"O sábio, respirando esse ar sereno, olha para baixo, com um prazer misturado de compaixão, para os erros dos mortais iludidos, que cegamente procuram o verdadeiro caminho da vida, e buscam a riqueza, a nobreza, a honra e o poder, em vez da verdadeira felicidade. Vê que a maioria é desapontada em suas mais caras aspirações. Alguns lamentam que, tendo uma vez possuído o objeto de seus desejos, ele lhes tenha sido arrebatado pela fortuna invejosa. E todos se queixam que mesmo a satisfação de suas próprias aspirações seria incapaz de dar-lhes a felicidade, ou de aliviar a ansiedade de seus espíritos confundidos". (D. Hume, 'O Estóico', I.XVI.12)
Este texto complementa o artigo "A recompensa da Virtude" publicado na revista Reformador, Abril de 2012. Editado pela Federação Espírita Brasileira.
Este texto complementa o artigo "A recompensa da Virtude" publicado na revista Reformador, Abril de 2012. Editado pela Federação Espírita Brasileira.
Qual seria a recompensa da Virtude?
Essa é a questão proposta por David Hume (1711-1776) em seu texto 'O Estóico' (1). No que segue, o que está em azul são transcrições desse texto de Hume. Questão de gigantesca importância em nossa época em que o ceticismo e o hedonismo nulificaram as virtudes humanas, nivelando as consequências dos atos do homem correto e bem aos de um corrupto ou criminoso. 'Não há recompensa alguma nos atos de virtude, portanto, que tenha livre curso a corrupção de todos os atos', tal é a regra do dia.

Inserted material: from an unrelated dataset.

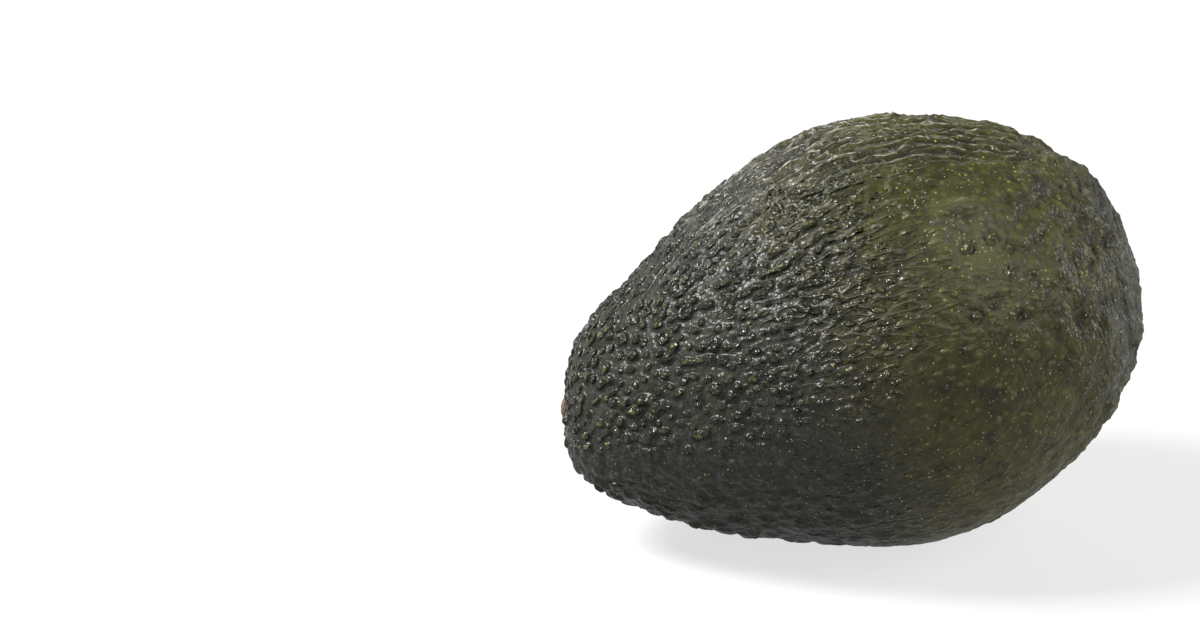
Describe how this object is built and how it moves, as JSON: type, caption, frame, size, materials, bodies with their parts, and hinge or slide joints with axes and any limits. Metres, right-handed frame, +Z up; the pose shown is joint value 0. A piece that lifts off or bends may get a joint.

Hume é conhecido como um dos maiores filósofos do ocidente, sendo que é particularmente reverenciados pelos céticos. Entretanto, o ceticismo de Hume é de uma qualidade e caráter bem diferente do ceticismo vulgar de muitos que duvidam apenas pelo gosto de duvidar. Seus ensaios foram muito influentes, inclusive sobre a constituição dos Estados Unidos da América. Para começar, Hume não deixa de se surpreender em 'O Estóico' com as diferenças que existem entre os vários estágios da evolução humana que ele classifica em três:
- A do homem incivilizado, que usa de 'paus e pedras como defesa contra as rapaces feras do deserto';
- A do home civilizado 'que goza sob a proteção das leis todas as vantagens inventadas pelo trabalho';
- A do 'homem virtuoso', 'verdadeiro filósofo, que comanda seus apetites, subjuga suas paixões, e a quem a razão ensinou a atribuir um justo valor a todo objeto do desejo'. (grifos nossos)
Para Hume essa diferença demonstra que, se a humanidade hoje pode ser tomada como estagiando no segundo nível, não existem escusas para que cada um se esforce para alcançar o último:
Mas, ao mesmo tempo que ambiciosamente aspiras ao aperfeiçoamento de tuas faculdades e poderes corpóreos, serias capaz de mesquinhamente desprezar teu espírito, e com despropositada preguiça deixá-lo no mesmo estado rude e inculto com que veio das mãos da natureza? (1, XVI.4)
Há 2000 anos, diria Jesus: 'Sede pois vós outros, perfeitos como vosso Pai celestial' (Mateus, Cap. 5: 48). Qual seria a necessidade de perfeição diante de um paraíso fácil concedido pela imensa maioria das doutrinas cristãs que vieram depois que tais palavras foram proferidas? Pois a perfeição, assim como a ascensão ao último estágio do nível descrito por Hume não é imediata, não é no intervalo de uma única existência que se atinge a condição de 'verdadeiro filósofo' ou 'patriota desinteressado' nas palavras desse famoso filósofo empirista. Entretanto, Hume não deixa de ser profundamente otimista em relação à personalidade humana em geral, pois pondera que o homem pode aspirar a sentir o prazer que para ele seria o único verdadeiro, o de se perceber melhor a cada dia:
E que o mesmo esforço pode tornar o cultivo de nosso espírito, a moderação de nossas paixões e o esclarecimento da razão uma ocupação agradável, quando a cada dia tomamos consciência de nosso progresso e vemos nossos traços e atitudes interiores cada vez brilhando mais com novos encantos? (1, I.XVI.8)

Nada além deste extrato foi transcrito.